WR-008: Store.head() Gating and Semantics

Invariant: Store.head(path) -> WriteResult is gated on Capability.METADATA only. It is not gated on Capability.WRITE — callers may invoke it on read-only backends that declare METADATA.

Raises: NotFound if the path does not exist. CapabilityNotSupported if the backend lacks METADATA.

Postconditions: Returns WriteResult with source == "sidecar", constructed from the FileInfo returned by Store.get_file_info(path).

FileInfo → WriteResult field mapping:

WriteResult field Source
path info.path
size info.size
digest info.digest
etag info.etag
last_modified info.modified_at (field rename)
metadata info.metadata
version_id None (no corresponding FileInfo field in v1)
source "sidecar" (always, for head()-produced results)

FileInfo.name, FileInfo.content_type, and FileInfo.extra are not propagated to WriteResult — they are file-listing concerns, not write-result concerns. A subsequent get_file_info() remains the path for callers needing the full FileInfo.

Formal coverage: head() is a Store-layer composition over get_file_info(), so the field mapping is encoded at the Backend contract level as a pure function WriteResultFromFileInfo: FileInfo → WriteResult with source = SidecarSource. The WR008FieldMapping lemma in BackendContract.dfy pins the Dafny function to the Dafny FileInfo datatype — it does not anchor this Markdown table to the Dafny function. Cross-check between this table and the Dafny function body is a human-review obligation; a reviewer who edits only this table does not get a Dafny failure. The WR-006 negative direction (Write never produces SidecarSource) is enforced structurally by Write's postcondition restricting source to NativeSource | BasicSource. See ID-151.

WR-009: WRITE_RESULT_NATIVE Is a Quality Flag

Invariant: Capability.WRITE_RESULT_NATIVE is a quality flag — it does not gate any method. Store.write() works on every backend regardless of whether the capability is declared. The flag advertises which fields in the returned WriteResult are populated from the backend's write response.

Backend declarations:

Backend Declares WRITE_RESULT_NATIVE?
AzureBackend yes
S3Backend yes
MemoryBackend yes
SQLBlobBackend yes — when modified_at or user_metadata column is present; no otherwise (dynamic)
S3PyArrowBackend yes
SFTPBackend yes
LocalBackend yes
AsyncBackendSyncAdapter no — masked unconditionally regardless of what the inner async backend declares (see WR-010)

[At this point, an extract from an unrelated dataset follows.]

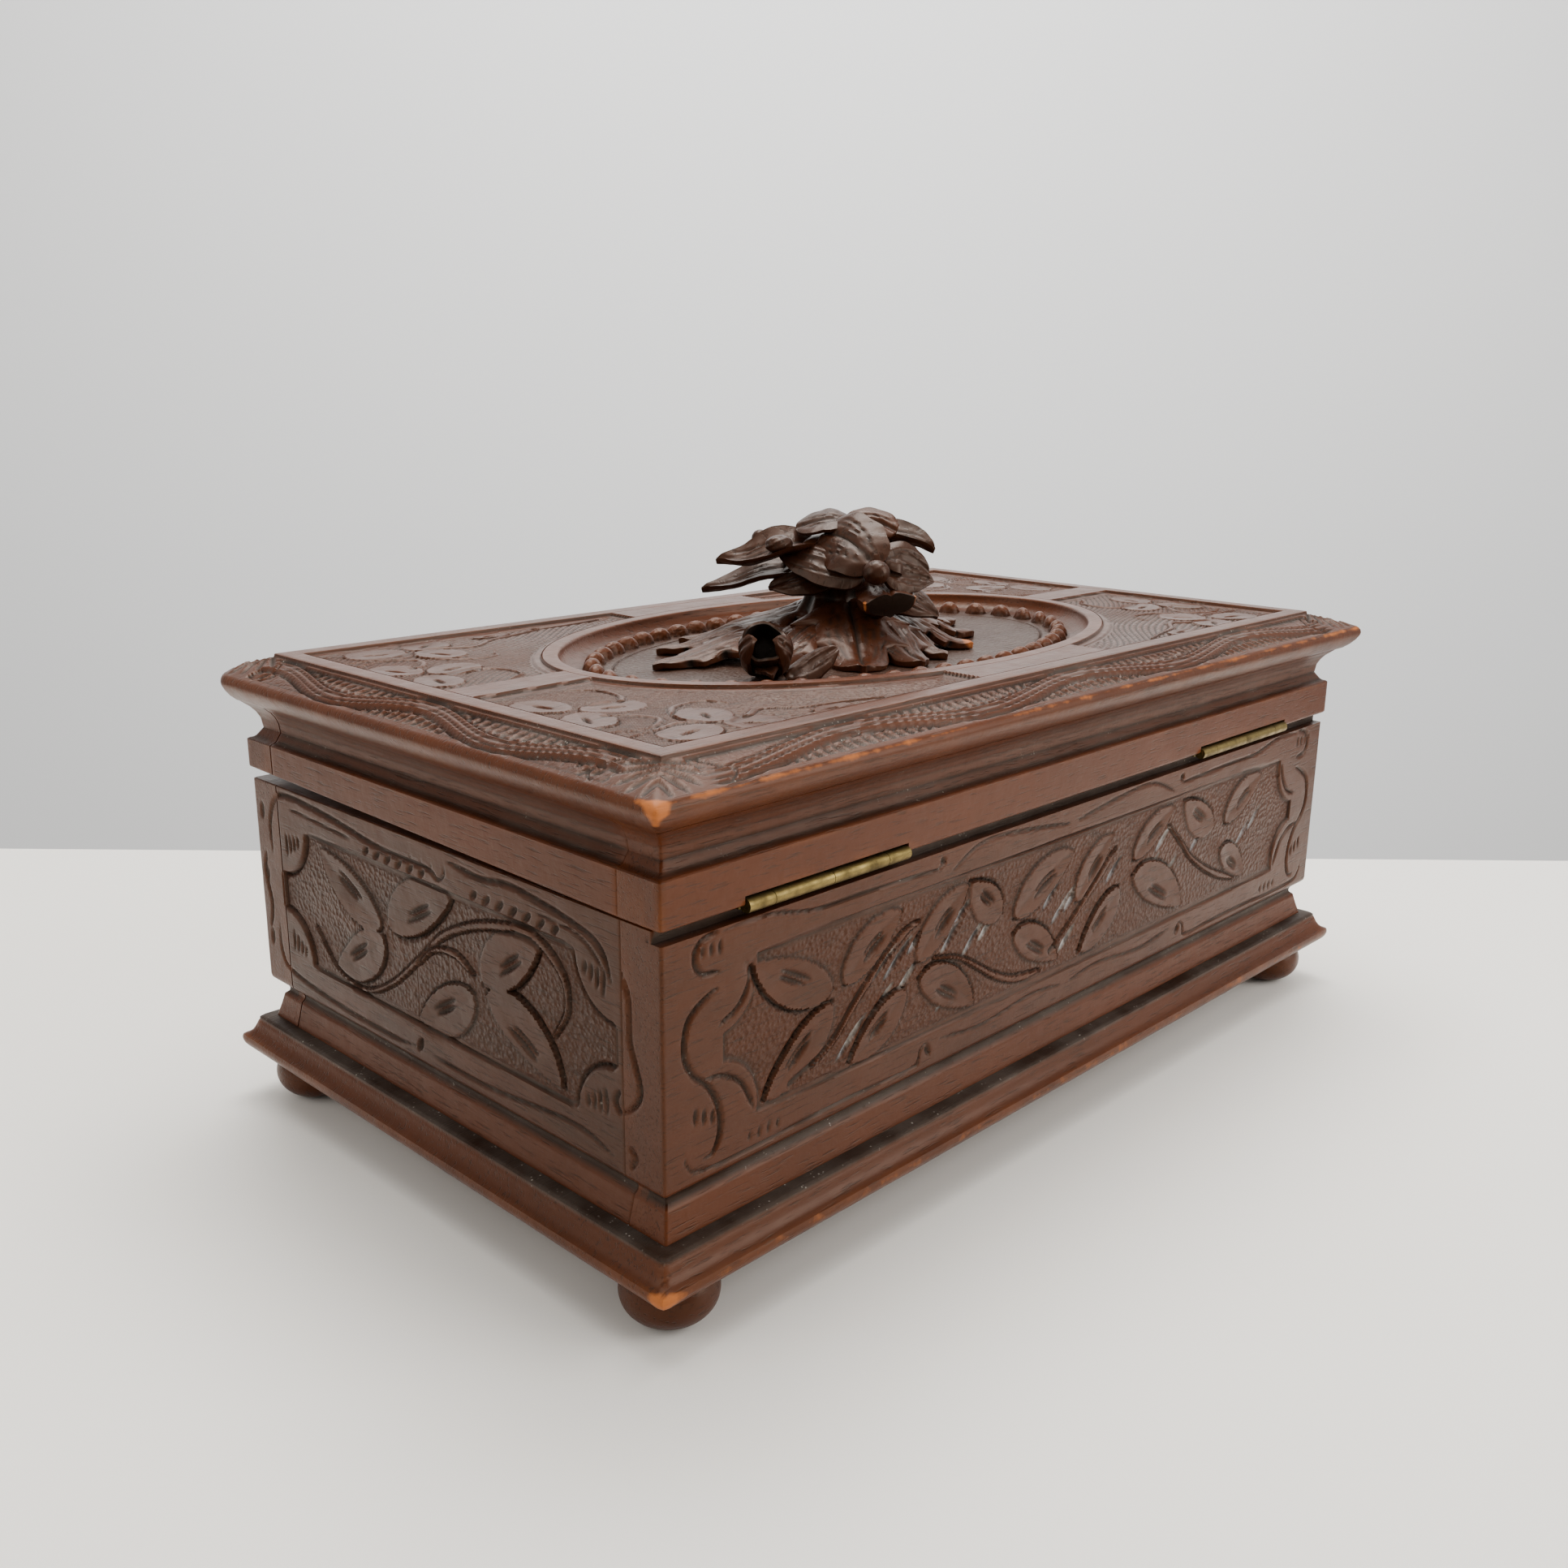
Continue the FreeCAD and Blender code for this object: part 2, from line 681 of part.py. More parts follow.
def keyhole(label, y_low, y_high):
    """The key's way in: a round hole over a slot."""
    round_part = cylinder(f"{label}_round", S["keyhole"], y_high - y_low, ZERO, y_low, key_z, "y")
    slot = box(f"{label}_slot", (-(S["keyhole_slot"] / 2), y_low, key_z - S["keyhole_length"]),
               (S["keyhole_slot"] / 2, y_high, key_z))
    return fuse(label, [round_part, slot])


def lock_screw_pair(label, z, up):
    """Two screws at the ends of a lock plate or strike."""
    reach = lock_half + S["lock_plate_ear"] / 2
    return [small_screw(f"{label}_{index}", reach * side, lock_middle, z, up)
            for index, side in enumerate((-1, 1))]


def build_lock():
    """Lock case, bolt, plate screws and escutcheon. Gives the tools that let them in."""
    half = lock_half
    wall = S["lock_wall"]
    shell = box("lock_shell", (-half, lock_front, lock_floor), (half, lock_back, plate_under))
    plate = box("lock_top_plate", (-plate_half, lock_front, plate_under),
                (plate_half, lock_back, body_top))
    hollow = box("lock_hollow", (-half + wall, lock_front + wall, lock_floor + wall),
                 (half - wall, lock_back - wall, plate_under))
    slots = []
    for index, side in enumerate((-1, 1)):
        x = S["link_spacing"] / 2 * side
        reach_x = S["link_thickness"] / 2 + S["link_slot_clearance"]
        reach_y = S["link_width"] / 2 + S["link_slot_clearance"]
        slots.append(box(f"link_slot_{index}", (x - reach_x, lock_middle - reach_y, plate_under - 1),
                         (x + reach_x, lock_middle + reach_y, body_top + 1)))
    screws = lock_screw_pair("lock_screw", body_top, False)
    key_way = keyhole("keyhole_through", -(half_width + MORE), lock_front + wall + 1)
    case = fuse("lock_case_blank", [shell, plate])
    keep("lock_case", cut("lock_case", case, [hollow, *slots, key_way, *screws]))
    keep("lock_screws", group("lock_screw_pair", screws))
    build_bolt()
    build_escutcheon(key_way)
    room = S["lock_clearance"]
    seat = box("lock_seat", (-half - room, lock_front - room, lock_floor - room),
               (half + room, lock_back + MORE, body_top + MORE))
    plate_seat = box("lock_plate_seat", (-plate_half, lock_front, plate_under),
                     (plate_half, lock_back + MORE, body_top + MORE))
    return [seat, plate_seat, key_way, *screws]


def build_bolt():
    """The bolt: a bar with two prongs that pass through the links when it is thrown."""
    low = lock_floor + S["bolt_floor"]
    bar_top = low + S["bolt_bar"]
    thick = S["bolt_thickness"] / 2
    thin = S["prong_thickness"] / 2
    pieces = []
    bar_end = S["link_spacing"] + S["prong"] + S["bolt_travel"] - bolt_reach
    pieces.append(box("bolt_bar", (-bolt_reach, lock_middle - thick, low),
                      (bar_end, lock_middle + thick, bar_top)))
    for index in (0, 1):
        neck = S["link_spacing"] * index - bolt_reach
        root = neck + S["prong"]
        tip = root + S["bolt_travel"]
        pieces.append(box(f"bolt_neck_{index}", (neck, lock_middle - thin, bar_top),
                          (root, lock_middle + thin, prong_low + S["prong"])))
        pieces.append(box(f"bolt_prong_{index}", (root, lock_middle - thin, prong_low),
                          (tip, lock_middle + thin, prong_low + S["prong"])))
    keep("lock_bolt", fuse("bolt", pieces))


def build_escutcheon(key_way):
    """An oval brass plate round the keyhole, held by two pins."""
    ring = doc.addObject("Part::Ellipse", "escutcheon_edge")
    bind(ring, "MajorRadius", S["escutcheon_length"] / 2)
    bind(ring, "MinorRadius", S["escutcheon_width"] / 2)
    ring.Placement.Rotation = FreeCAD.Rotation(
        FreeCAD.Vector(0, 0, 1), FreeCAD.Vector(1, 0, 0), FreeCAD.Vector(0, 1, 0), "ZXY")
    face = -half_width
    place(ring, ZERO, face, plate_middle)
    blank = doc.addObject("Part::Extrusion", "escutcheon_blank")
    blank.Base = ring
    blank.Dir = FreeCAD.Vector(0, -1, 0)
    bind(blank, "LengthFwd", S["escutcheon_thickness"])
    blank.Solid = True
    reach = S["escutcheon_length"] / 2 - 2.2
    length = (S["board"] - S["lock_depth"] - S["lock_clearance"] - S["pin_wood"]
              + S["escutcheon_thickness"])
    pins = [cylinder(f"escutcheon_pin_{index}", S["pin_shank"], length, ZERO,
                     face - S["escutcheon_thickness"], plate_middle + reach * side, "y")
            for index, side in enumerate((-1, 1))]
    keep("escutcheon_pins", group("escutcheon_pin_pair", pins))
    keep("escutcheon", cut("escutcheon", blank, [key_way, *pins]))


def build_strike():
    """The plate in the lid's front rail with the two links that drop into the lock."""
    low = strike_level
    high = low + S["lock_plate"]
    pieces = [box("strike_plate_flat", (-plate_half, lock_front, low),
                  (plate_half, lock_back, high))]
    eyes = []
    for index, side in enumerate((-1, 1)):
        x = S["link_spacing"] / 2 * side
        thick = S["link_thickness"] / 2
        wide = S["link_width"] / 2
        eye = S["link_eye_width"] / 2
        pieces.append(box(f"link_{index}", (x - thick, lock_middle - wide, link_foot),
                          (x + thick, lock_middle + wide, low)))
        eyes.append(box(f"link_eye_{index}", (x - thick - 1, lock_middle - eye, eye_low),
                        (x + thick + 1, lock_middle + eye, eye_low + S["link_eye_height"])))
    screws = lock_screw_pair("strike_screw", low, True)
    keep("strike_plate", cut("strike_plate", fuse("strike_blank", pieces), [*eyes, *screws]))
    keep("strike_screws", group("strike_screw_pair", screws))
    seat = box("strike_seat", (-plate_half, lock_front, low - MORE),
               (plate_half, lock_back, high))
    return [seat, *screws]


# ---------------------------------------------------------------- linings
def build_linings():
    """Velvet pads: the floor, the four walls and the inside of the lid."""
    top = body_top - S["lining_below_top"]
    thick = S["lining"]
    for label, sy in (("lining_front", -1), ("lining_back", 1)):
        outer, inner = inside_y * sy, (inside_y - thick) * sy
        low_y, high_y = (outer, inner) if sy < 0 else (inner, outer)
        keep(label, box(f"{label}_card", (-inside_x, low_y, base_top), (inside_x, high_y, top)))
    for label, sx in (("lining_left", -1), ("lining_right", 1)):
        outer, inner = inside_x * sx, (inside_x - thick) * sx
        low_x, high_x = (outer, inner) if sx < 0 else (inner, outer)
        keep(label, box(f"{label}_card", (low_x, -(inside_y - thick), base_top),
                        (high_x, inside_y - thick, top)))
    gap = S["pad_gap"] + thick
    keep("floor_pad", box("floor_pad_block", (-(inside_x - gap), -(inside_y - gap), base_top),
                          (inside_x - gap, inside_y - gap, base_top + S["floor_pad"])))
    gap = S["pad_gap"]
    keep("lid_pad", box("lid_pad_block",
                        (-(inside_x - gap), -(inside_y - gap), rail_top - S["lid_pad"]),
                        (inside_x - gap, inside_y - gap, rail_top)))


# ---------------------------------------------------------------- finial
# Each leaf: length, width, thickness, then its foot (x, y, z above the oval floor), then the
# way it points and how far its tip rises, in degrees.
LEAVES = (
    (44, 20, 3.0, 18, -4, 6, 0, -8), (34, 20, 3.0, 12, 10, 8, 52, -10),
    (34, 20, 3.0, -6, 12, 8, 100, -10), (34, 18, 3.0, -20, 8, 8, 150, -14),
    (36, 18, 3.0, -18, -2, 7, 182, -10), (34, 20, 3.0, -10, -12, 8, 240, -10),
    (34, 20, 3.0, 10, -12, 8, 292, -10), (34, 18, 3.0, 22, -8, 8, 332, -10),
    (24, 14, 3.0, 10, 2, 25, 20, 6), (22, 14, 3.0, 4, 8, 26, 75, 0),
    (24, 14, 3.0, -6, 6, 26, 130, 4), (22, 14, 3.0, -10, -2, 26, 185, 8),
    (22, 14, 3.0, -4, -8, 26, 240, 0), (24, 14, 3.0, 6, -8, 25, 300, 4),
    (18, 12, 3.0, 2, 1, 32, 35, 16), (18, 12, 3.0, -3, -2, 31, 215, 18),
)


def leaf(label, length, width, thickness):
    """A flat pointed leaf along +X, from its foot at the origin."""
    tip = Size(float(length), f"{length} mm")
    half = Size(width / 2.0, f"{width / 2.0} mm")
    middle = tip * 0.42
    body = doc.addObject("PartDesign::Body", label)
    sketch = outline(body, "XY_Plane", [(ZERO, ZERO), (middle, -half), (tip, ZERO), (middle, half)])
    feature = body.newObject("PartDesign::Pad", f"{label}_pad")
    feature.Profile = sketch
    feature.Midplane = True
    feature.Length = thickness
    body.Tip = feature
    return body


def build_finial():
    """Foliage carved from one block, pulled down onto the lid by a screw from inside."""
    mound = doc.addObject("Part::Ellipsoid", "finial_mound")
    bind(mound, "Radius1", S["finial_height"] * 0.5)
    bind(mound, "Radius2", S["finial_height"] * 0.72)
    bind(mound, "Radius3", S["finial_height"] * 0.42)
    place(mound, ZERO, ZERO, oval_floor)
    crown = doc.addObject("Part::Ellipsoid", "finial_crown")
    bind(crown, "Radius1", S["finial_height"] * 0.32)
    bind(crown, "Radius2", S["finial_height"] * 0.5)
    bind(crown, "Radius3", S["finial_height"] * 0.4)
    place(crown, ZERO, ZERO, lid_top + S["finial_height"] * 0.62)
    stem = cylinder("finial_stem", S["finial_height"] * 0.22, S["finial_height"] * 0.9,
                    ZERO, ZERO, oval_floor)
    pieces = [mound, crown, stem]
    for index, (length, width, thickness, x, y, rise, way, lift) in enumerate(LEAVES):
        one = leaf(f"finial_leaf_{index:02d}", length, width, thickness)
        one.Placement.Rotation = FreeCAD.Rotation(way, -lift, 0)
        pieces.append(place(one, Size(float(x), f"{x} mm"), Size(float(y), f"{y} mm"),
                            oval_floor + rise))
    limit = box("finial_limit", (-half_length, -half_width, oval_floor),
                (half_length, half_width, lid_top + S["finial_height"]))
    foliage = common("finial_blank", fuse("finial_foliage", pieces), limit)
    screw = wood_screw("finial_screw_body", ZERO, ZERO, rail_top, True, S["finial_screw_head"],
                       S["finial_screw"],
                       oval_floor - rail_top + S["finial_screw_bite"], S["finial_screw"])
    keep("finial", cut("finial", foliage, [screw]))
    keep("finial_screw", screw)
    return [screw]


# ---------------------------------------------------------------- assembly
def write_parts():
    """Checks every object and every piece, then writes one STEP file a piece."""
    failed = [o.Name for o in doc.Objects
              if any(word in ("Invalid", "Error") for word in o.State)]
    if failed:
        raise RuntimeError(f"these objects failed: {failed}")
    idle = [piece.Name for piece, base in cuts
            if piece.Shape.Volume > base.Shape.Volume - 1e-3]
    if idle:
        raise RuntimeError(f"these cuts take nothing away: {idle}")
    for label, piece in parts.items():
        if piece.Shape.isNull() or not piece.Shape.isValid() or not piece.Shape.Solids:
            raise RuntimeError(f"{label} is not a valid solid")
    os.makedirs("parts", exist_ok=True)
    for label, piece in parts.items():
        piece.Shape.exportStep(f"parts/{label}.step")
    print(len(parts), "pieces written")


def main():
    """Builds every piece and lets the fittings into the wood."""
    build_base()
    boards = dict(build_carcass())
    rails = dict(build_lid_frame())
    board_tools, rail_tools = build_hinges()
    boards["back_board"] = cut("back_board_fitted", boards["back_board"], board_tools)
    rails["lid_rail_back"] = cut("back_rail_fitted", rails["lid_rail_back"], rail_tools)
    boards["front_board"] = cut("front_board_fitted", boards["front_board"],
                                [*build_lock(), parts["escutcheon_pins"]])
    rails["lid_rail_front"] = cut("front_rail_fitted", rails["lid_rail_front"], build_strike())
    for label, piece in {**boards, **rails}.items():
        keep(label, piece)
    keep("lid_top_board", cut("lid_top_board_drilled", lid_top_board(), build_finial()))
    build_linings()
    doc.recompute()
    write_parts()


main()
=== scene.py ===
"""Carved wooden jewellery box with a hinged lid: its surfaces, its padding and its stage."""
import math

import bpy
import numpy as np
from bpy.props import FloatProperty, FloatVectorProperty, PointerProperty
from mathutils import Matrix, Vector


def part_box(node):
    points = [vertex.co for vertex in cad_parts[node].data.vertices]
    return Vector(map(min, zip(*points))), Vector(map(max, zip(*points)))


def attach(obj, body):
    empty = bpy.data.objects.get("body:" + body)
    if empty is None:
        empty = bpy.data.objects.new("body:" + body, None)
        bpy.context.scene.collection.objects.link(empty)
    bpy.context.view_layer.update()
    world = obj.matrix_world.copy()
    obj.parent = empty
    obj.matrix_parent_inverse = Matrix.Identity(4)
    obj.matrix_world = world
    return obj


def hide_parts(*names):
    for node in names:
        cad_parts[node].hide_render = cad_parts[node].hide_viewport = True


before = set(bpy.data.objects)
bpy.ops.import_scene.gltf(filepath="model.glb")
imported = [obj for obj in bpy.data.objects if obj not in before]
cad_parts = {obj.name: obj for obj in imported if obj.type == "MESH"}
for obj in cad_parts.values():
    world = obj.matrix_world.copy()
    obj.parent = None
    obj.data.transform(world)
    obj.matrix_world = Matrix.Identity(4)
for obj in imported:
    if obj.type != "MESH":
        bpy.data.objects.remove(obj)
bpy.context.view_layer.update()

bl_info = {
    "name": "Carved jewellery box",
    "version": (1, 0, 0),
    "blender": (4, 5, 0),
    "location": "View3D > Sidebar > Jewellery box",
    "description": "Builds a carved wooden jewellery box with a hinged lid and a foliage finial",
    "category": "Add Mesh",
}

MM = 0.001


# ------------------------------------------------------------------ settings
def metres(name, description, default):
    """A setting that is a length, in metres."""
    return FloatProperty(name=name, description=description, default=default, unit="LENGTH")


def tint(name, description, default):
    """A setting that is a colour."""
    return FloatVectorProperty(name=name, description=description, default=default, subtype="COLOR")


class CarvingSettings(bpy.types.PropertyGroup):
    """How deep and how fine the carving is."""

    mesh_step: metres("Mesh step", "Distance between the corners of a carved face", 0.00044)
    ground_depth: metres("Ground depth", "Carved ground below the face of a board", 0.00062)
    leaf_depth: metres("Leaf depth", "Cut along the edge of a leaf", 0.00135)
    line_width: metres("Line width", "Width of an incised line", 0.0010)
    line_depth: metres("Line depth", "Depth of an incised line", 0.00062)
    arris: metres("Arris radius", "Rounding of the corners by handling", 0.0006)


class FinishSettings(bpy.types.PropertyGroup):
    """The colours of the stained wood, the metal and the velvet."""

    dark_stain: tint("Dark stain", "Stain on the carved faces", (0.043, 0.0115, 0.0038))
    warm_stain: tint("Warm stain", "Redder wood of the plain strips", (0.066, 0.0160, 0.0046))
    raw_wood: tint("Raw wood", "Wood bared by wear", (0.33, 0.098, 0.022))
    # This colour darkens the pores; in the hollows it stands for grime and for painted shade.
    grime: tint("Grime", "Dirt in the hollows", (0.0070, 0.0030, 0.0016))
    # The dust colour is also the colour of the painted glint in the slanting chips.
    dust: tint("Dust", "Pale dust and painted glint caught in the carving", (0.27, 0.24, 0.205))
    brass: tint("Brass", "Aged brass", (0.20, 0.145, 0.048))
    velvet: tint("Velvet", "Lining", (0.17, 0.012, 0.022))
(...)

WR-010: USER_METADATA Gates the metadata= Kwarg

Invariant: Capability.USER_METADATA is a strict gate (see ADR-0026). Passing a non-empty metadata mapping to Store.write*() on a backend that does not declare USER_METADATA raises CapabilityNotSupported before any I/O.

Empty-mapping carve-out. metadata=None and metadata={} are treated identically by this gate: neither triggers CapabilityNotSupported. The gate fires only when metadata is a non-None, non-empty mapping — an empty mapping is semantically equivalent to not passing the kwarg (see WR-011). This keeps the gate consistent with WR-011's rule that metadata={} is a valid no-op and never a validation failure.

Backend declarations:

Backend Declares USER_METADATA?
AzureBackend yes
S3Backend yes
MemoryBackend yes
SQLBlobBackend yes — when user_metadata column is present; no otherwise (dynamic)
S3PyArrowBackend no
SFTPBackend no
LocalBackend no
AsyncBackendSyncAdapter yes — forwards inner backend (post Phase 3c, ID-013b)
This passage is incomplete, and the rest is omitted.